Knowing how knowledgeable Matt Jones is about waterfowl, I will take his advice over your 30 years of looking out your back window!

Just my :2cents:


----------



## blhunter3 (May 5, 2007)

Woodies are late mirgrators too. I have shot them up until the last weekend in central MN.


----------



## Andrew Bremseth (Aug 1, 2007)

blhunter3 said:


> Woodies are late mirgrators too. I have shot them up until the last weekend in central MN.


Woodies usually bug out pretty fast


----------



## WingedShooter7 (Oct 28, 2005)

Andrew Bremseth said:


> blhunter3 said:
> 
> 
> > Woodies are late mirgrators too. I have shot them up until the last weekend in central MN.
> ...


Agreed, opening weekend and maybe a week after is about the only chance we get at em. A few will be around awhile but a majority of them leave


----------



## buckseye (Dec 8, 2003)

> Knowing how knowledgeable Matt Jones is about waterfowl, I will take his advice over your 30 years of looking out your back window!
> 
> Just my


You have to be kidding!!! Whats a back window.. something on your computer?

I suppose you are one of those who sticks to his guns even when they are empty. Well that's admirable I guess but not real helpful to anyone who is genuinely interested in learning about waterfowl.

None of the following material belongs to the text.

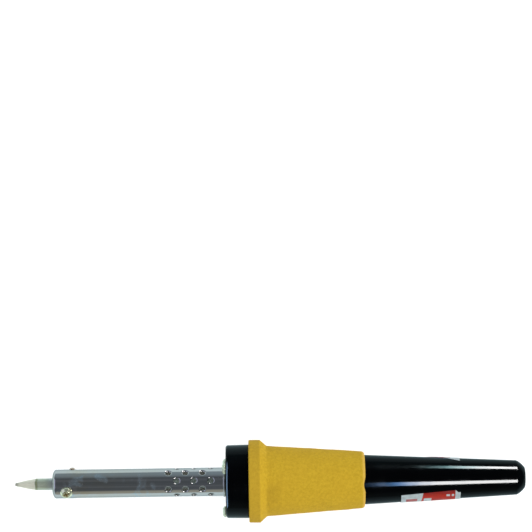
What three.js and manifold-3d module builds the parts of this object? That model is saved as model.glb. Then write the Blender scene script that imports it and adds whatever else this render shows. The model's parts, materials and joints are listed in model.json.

If you want to shoot smaller ducks come early, if you want big greenies and mature light and dark geese come late. :beer:

PS. book learning is fine as long as it doesn't mess up your thinking!!!


----------



## Andrew Bremseth (Aug 1, 2007)

What is up with all the man crushes on "Matt Jones"? A little weird I must say uke:


----------



## USAlx50 (Nov 30, 2004)

buckseye said:


> If you want to shoot smaller ducks come early, if you want big greenies and mature light and dark geese come late. :beer:


Unless you want to shoot GWT, buffies, or some late season Bill action.. but that goes against your common sense theory so it must not be true.


----------



## buckseye (Dec 8, 2003)

All I can say is I used to think a couple of you guys hunted now I know you just read about it. Good luck I hope you find a nice story to read. :lol:

Haha you weirdos have forgot about all the local darks they are here all spring summer and fall. Just a little more common sense for those of you without any, the geese tend to nest farther north than the ducks do. Can you disagree with that? Think about it, a lot of ducks nest in ND, why wouldnt they be here first if they live here..jeez.. no brain-er!!! :lol:


----------



## nodakoutdoors.com (Feb 27, 2002)

Here guys....take the quiz then you can argue who knows more:

http://www.ducks.org/hunting/duquiz/Quiz.aspx?q=2

I think there's a lot of truths posted, but you never know what you'll find early and late.


----------



## Maverick (Mar 4, 2002)

> All I can say is I used to think a couple of you guys hunted now I know you just read about it. Good luck I hope you find a nice story to read.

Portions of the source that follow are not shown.